» Goal of the exercise:
Determine the number of lines that have the string "origin" in them, and give only that number.

--- Start Supplied entries ---

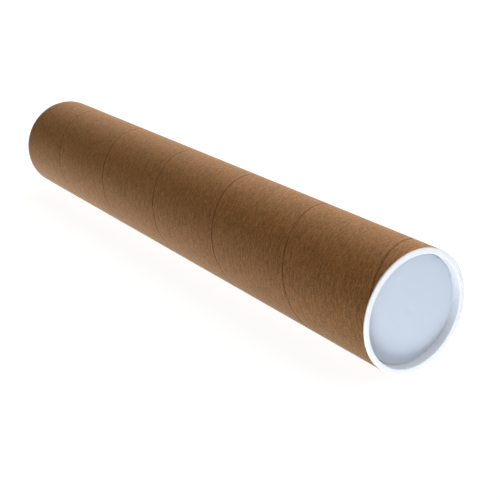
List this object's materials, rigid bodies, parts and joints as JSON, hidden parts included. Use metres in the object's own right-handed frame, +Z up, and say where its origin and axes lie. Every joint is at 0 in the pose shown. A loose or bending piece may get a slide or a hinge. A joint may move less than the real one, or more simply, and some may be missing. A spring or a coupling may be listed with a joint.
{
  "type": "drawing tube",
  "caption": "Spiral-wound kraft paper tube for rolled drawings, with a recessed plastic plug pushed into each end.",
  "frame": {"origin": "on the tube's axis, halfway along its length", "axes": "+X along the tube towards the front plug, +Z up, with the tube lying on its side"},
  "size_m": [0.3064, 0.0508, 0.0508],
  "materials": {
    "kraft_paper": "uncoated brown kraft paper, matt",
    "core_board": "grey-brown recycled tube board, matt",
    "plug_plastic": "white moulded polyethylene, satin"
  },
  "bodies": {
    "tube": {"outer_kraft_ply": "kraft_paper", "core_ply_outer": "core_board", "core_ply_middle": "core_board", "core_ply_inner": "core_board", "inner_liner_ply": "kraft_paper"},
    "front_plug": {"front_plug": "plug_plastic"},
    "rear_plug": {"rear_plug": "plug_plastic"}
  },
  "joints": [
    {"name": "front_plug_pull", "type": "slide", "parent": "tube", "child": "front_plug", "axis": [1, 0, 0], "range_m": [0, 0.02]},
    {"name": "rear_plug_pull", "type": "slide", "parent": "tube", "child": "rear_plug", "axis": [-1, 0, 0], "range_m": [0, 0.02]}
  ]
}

--- End Supplied entries ---
--- Start Supplied entries ---

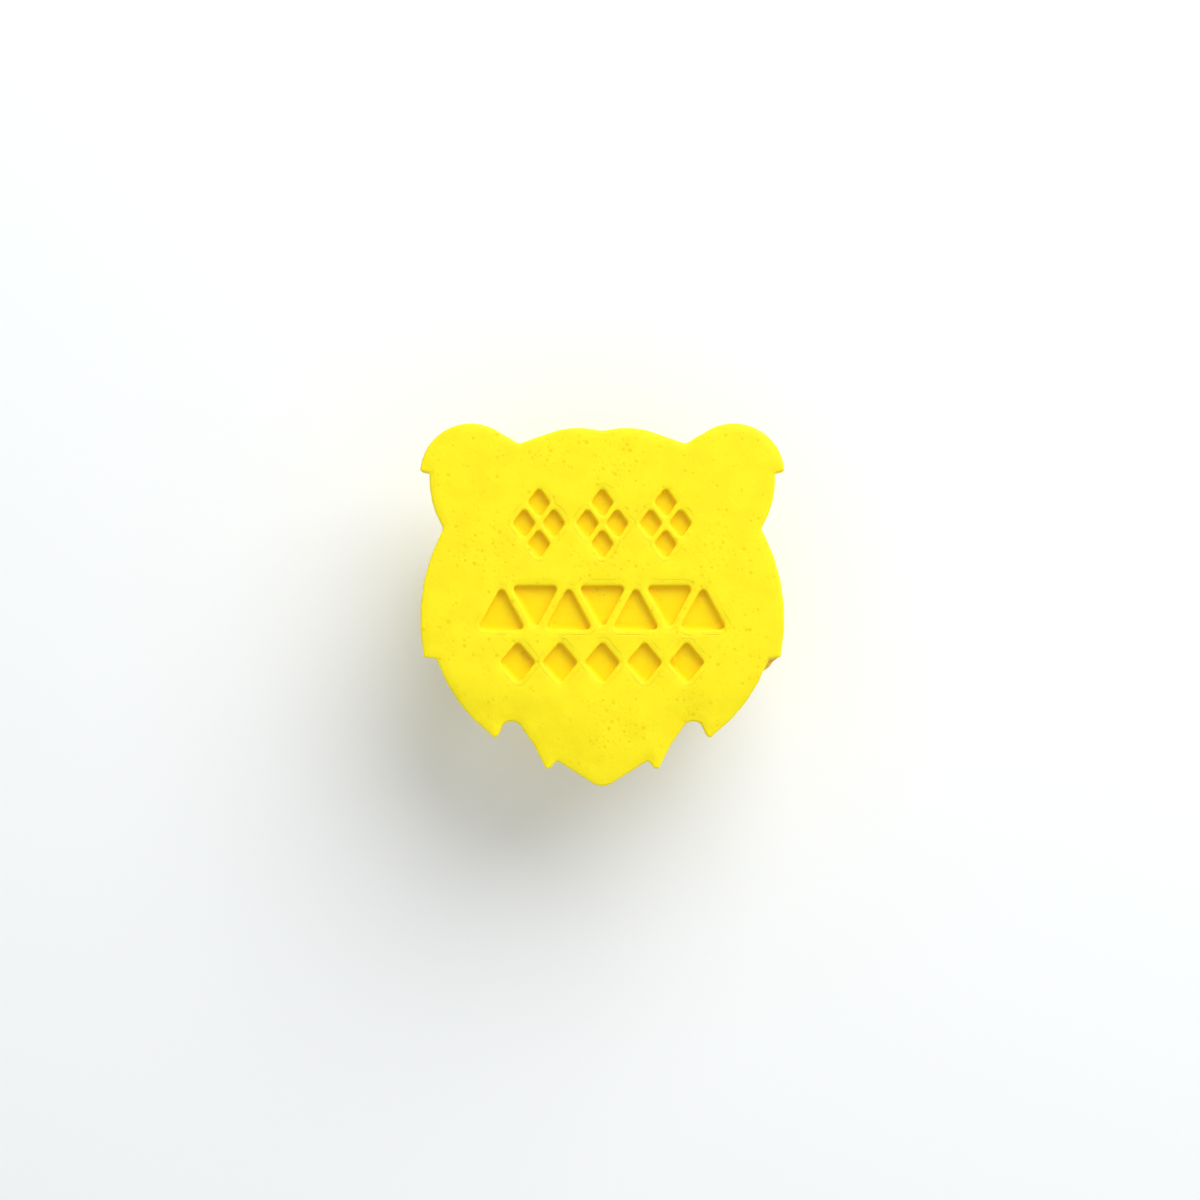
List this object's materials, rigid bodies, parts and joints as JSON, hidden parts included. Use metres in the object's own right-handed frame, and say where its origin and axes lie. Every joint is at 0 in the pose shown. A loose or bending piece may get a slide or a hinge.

--- End Supplied entries ---
--- Start Supplied entries ---

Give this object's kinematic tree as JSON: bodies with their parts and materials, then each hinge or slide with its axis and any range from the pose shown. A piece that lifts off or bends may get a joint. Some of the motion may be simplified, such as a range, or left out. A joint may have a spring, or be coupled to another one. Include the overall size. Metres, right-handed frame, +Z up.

--- End Supplied entries ---

» Expected answer:
3